Problem description:
Copy out, exactly and without additions, the lines from the one that contains "Model this object" to the one that contains "running_gap = 0.3", both ends included.

Data to process:
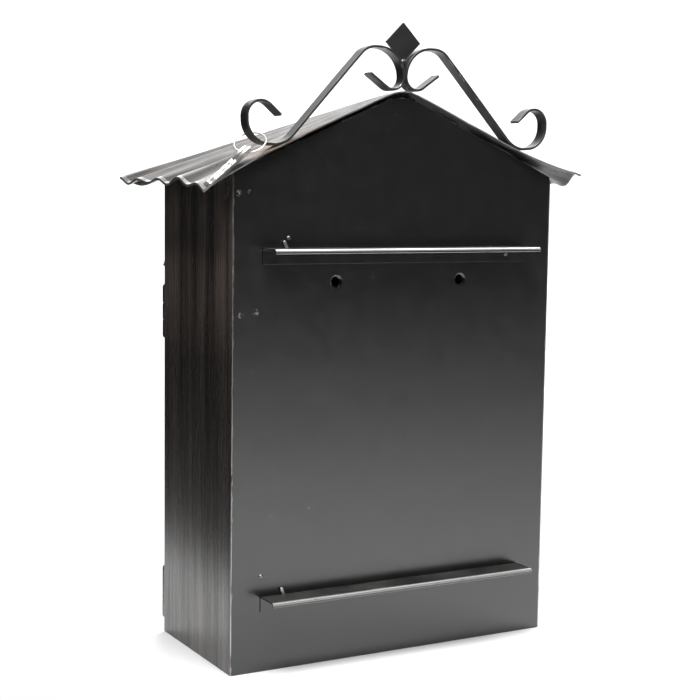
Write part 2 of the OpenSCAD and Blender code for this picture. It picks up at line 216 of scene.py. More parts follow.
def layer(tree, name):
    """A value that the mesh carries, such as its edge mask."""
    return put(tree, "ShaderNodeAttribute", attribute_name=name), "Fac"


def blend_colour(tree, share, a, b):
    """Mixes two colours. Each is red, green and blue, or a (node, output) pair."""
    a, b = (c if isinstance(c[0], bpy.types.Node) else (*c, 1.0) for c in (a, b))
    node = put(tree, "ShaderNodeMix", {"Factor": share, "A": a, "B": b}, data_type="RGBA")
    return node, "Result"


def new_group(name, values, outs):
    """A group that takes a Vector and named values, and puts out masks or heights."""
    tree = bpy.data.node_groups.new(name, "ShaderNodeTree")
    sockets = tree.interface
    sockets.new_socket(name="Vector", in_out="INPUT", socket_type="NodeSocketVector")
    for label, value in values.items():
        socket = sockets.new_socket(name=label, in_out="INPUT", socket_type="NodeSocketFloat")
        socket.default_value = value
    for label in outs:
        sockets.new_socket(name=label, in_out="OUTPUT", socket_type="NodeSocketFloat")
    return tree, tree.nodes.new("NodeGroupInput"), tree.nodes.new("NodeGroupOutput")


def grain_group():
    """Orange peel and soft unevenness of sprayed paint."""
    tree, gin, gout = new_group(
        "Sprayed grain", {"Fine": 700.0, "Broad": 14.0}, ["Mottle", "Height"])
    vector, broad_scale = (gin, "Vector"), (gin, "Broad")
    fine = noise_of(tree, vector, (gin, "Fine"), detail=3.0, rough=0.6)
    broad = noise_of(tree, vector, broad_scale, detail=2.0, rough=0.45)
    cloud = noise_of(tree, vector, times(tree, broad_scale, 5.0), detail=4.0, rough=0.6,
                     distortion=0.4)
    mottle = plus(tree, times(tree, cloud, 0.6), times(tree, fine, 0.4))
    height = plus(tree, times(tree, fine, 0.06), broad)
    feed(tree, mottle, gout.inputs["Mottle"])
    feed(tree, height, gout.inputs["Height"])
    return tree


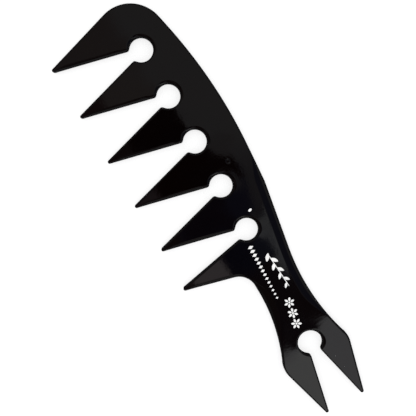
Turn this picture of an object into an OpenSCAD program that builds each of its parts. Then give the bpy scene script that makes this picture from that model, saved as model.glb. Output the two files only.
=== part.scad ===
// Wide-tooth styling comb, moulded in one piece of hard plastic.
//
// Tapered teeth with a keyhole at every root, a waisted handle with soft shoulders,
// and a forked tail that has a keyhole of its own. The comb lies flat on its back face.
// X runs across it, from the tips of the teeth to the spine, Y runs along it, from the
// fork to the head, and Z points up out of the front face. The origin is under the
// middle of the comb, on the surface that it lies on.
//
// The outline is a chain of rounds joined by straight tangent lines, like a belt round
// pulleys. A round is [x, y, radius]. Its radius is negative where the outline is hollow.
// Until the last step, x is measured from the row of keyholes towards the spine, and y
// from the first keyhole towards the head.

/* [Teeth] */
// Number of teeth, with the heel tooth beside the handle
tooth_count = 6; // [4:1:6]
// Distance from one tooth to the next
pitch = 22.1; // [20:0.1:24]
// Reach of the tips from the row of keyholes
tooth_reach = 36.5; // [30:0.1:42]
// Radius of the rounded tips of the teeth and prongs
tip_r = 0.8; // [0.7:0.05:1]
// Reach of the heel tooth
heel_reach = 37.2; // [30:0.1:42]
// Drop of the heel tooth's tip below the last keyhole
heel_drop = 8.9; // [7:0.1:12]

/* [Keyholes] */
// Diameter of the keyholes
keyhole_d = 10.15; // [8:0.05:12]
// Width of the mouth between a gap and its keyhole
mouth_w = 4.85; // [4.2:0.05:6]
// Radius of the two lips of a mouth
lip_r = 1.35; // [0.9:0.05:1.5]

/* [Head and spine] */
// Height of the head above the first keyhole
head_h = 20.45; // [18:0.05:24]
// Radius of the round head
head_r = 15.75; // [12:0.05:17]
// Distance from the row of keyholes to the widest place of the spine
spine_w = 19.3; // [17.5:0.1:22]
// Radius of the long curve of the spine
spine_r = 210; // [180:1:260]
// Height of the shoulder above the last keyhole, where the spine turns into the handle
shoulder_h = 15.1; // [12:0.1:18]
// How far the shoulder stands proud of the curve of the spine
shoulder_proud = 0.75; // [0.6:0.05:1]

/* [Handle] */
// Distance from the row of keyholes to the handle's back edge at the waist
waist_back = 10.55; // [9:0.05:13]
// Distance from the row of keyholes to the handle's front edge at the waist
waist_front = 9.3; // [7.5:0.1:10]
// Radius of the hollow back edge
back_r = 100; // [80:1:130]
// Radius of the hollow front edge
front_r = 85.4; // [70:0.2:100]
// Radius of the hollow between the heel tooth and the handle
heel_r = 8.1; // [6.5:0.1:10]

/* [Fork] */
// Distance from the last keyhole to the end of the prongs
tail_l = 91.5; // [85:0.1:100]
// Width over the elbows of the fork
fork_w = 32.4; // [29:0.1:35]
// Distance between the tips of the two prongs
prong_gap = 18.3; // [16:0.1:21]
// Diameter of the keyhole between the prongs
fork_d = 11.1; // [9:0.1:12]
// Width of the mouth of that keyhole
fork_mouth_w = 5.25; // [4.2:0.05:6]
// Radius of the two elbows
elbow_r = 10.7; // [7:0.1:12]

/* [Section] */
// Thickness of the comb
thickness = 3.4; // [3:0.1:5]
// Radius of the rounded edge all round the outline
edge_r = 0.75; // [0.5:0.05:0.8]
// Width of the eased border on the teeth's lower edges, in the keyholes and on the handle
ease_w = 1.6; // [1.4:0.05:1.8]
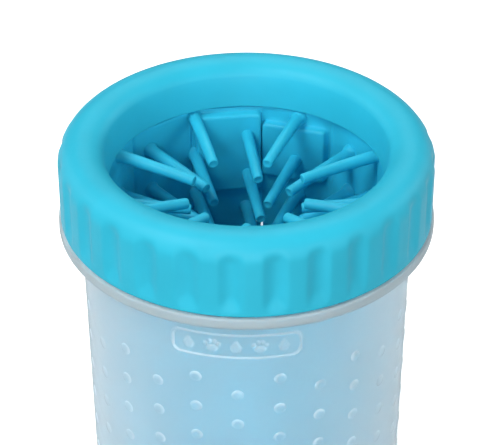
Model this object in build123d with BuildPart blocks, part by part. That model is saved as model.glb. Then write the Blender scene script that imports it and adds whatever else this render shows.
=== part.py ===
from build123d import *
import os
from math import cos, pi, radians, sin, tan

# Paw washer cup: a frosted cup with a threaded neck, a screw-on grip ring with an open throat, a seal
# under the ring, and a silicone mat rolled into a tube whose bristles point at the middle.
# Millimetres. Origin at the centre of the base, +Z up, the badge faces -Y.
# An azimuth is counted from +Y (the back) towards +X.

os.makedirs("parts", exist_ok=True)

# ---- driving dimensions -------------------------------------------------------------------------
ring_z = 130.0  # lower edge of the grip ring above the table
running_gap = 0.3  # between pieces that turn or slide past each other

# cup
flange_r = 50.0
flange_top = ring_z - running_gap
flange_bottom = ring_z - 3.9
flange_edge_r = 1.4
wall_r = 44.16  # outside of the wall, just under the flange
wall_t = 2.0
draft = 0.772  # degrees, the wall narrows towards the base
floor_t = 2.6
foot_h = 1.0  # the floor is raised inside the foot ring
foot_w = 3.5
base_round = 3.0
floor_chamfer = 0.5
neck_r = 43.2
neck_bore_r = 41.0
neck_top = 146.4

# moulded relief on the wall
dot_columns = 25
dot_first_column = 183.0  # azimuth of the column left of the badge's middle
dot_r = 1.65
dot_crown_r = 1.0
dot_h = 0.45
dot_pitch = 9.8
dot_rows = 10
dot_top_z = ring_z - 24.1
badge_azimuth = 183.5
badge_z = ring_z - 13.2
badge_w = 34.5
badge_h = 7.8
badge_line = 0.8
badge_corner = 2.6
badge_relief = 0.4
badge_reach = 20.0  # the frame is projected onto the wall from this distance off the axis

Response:
Model this object in build123d with BuildPart blocks, part by part. That model is saved as model.glb. Then write the Blender scene script that imports it and adds whatever else this render shows.
=== part.py ===
from build123d import *
import os
from math import cos, pi, radians, sin, tan

# Paw washer cup: a frosted cup with a threaded neck, a screw-on grip ring with an open throat, a seal
# under the ring, and a silicone mat rolled into a tube whose bristles point at the middle.
# Millimetres. Origin at the centre of the base, +Z up, the badge faces -Y.
# An azimuth is counted from +Y (the back) towards +X.

os.makedirs("parts", exist_ok=True)

# ---- driving dimensions -------------------------------------------------------------------------
ring_z = 130.0  # lower edge of the grip ring above the table
running_gap = 0.3  # between pieces that turn or slide past each other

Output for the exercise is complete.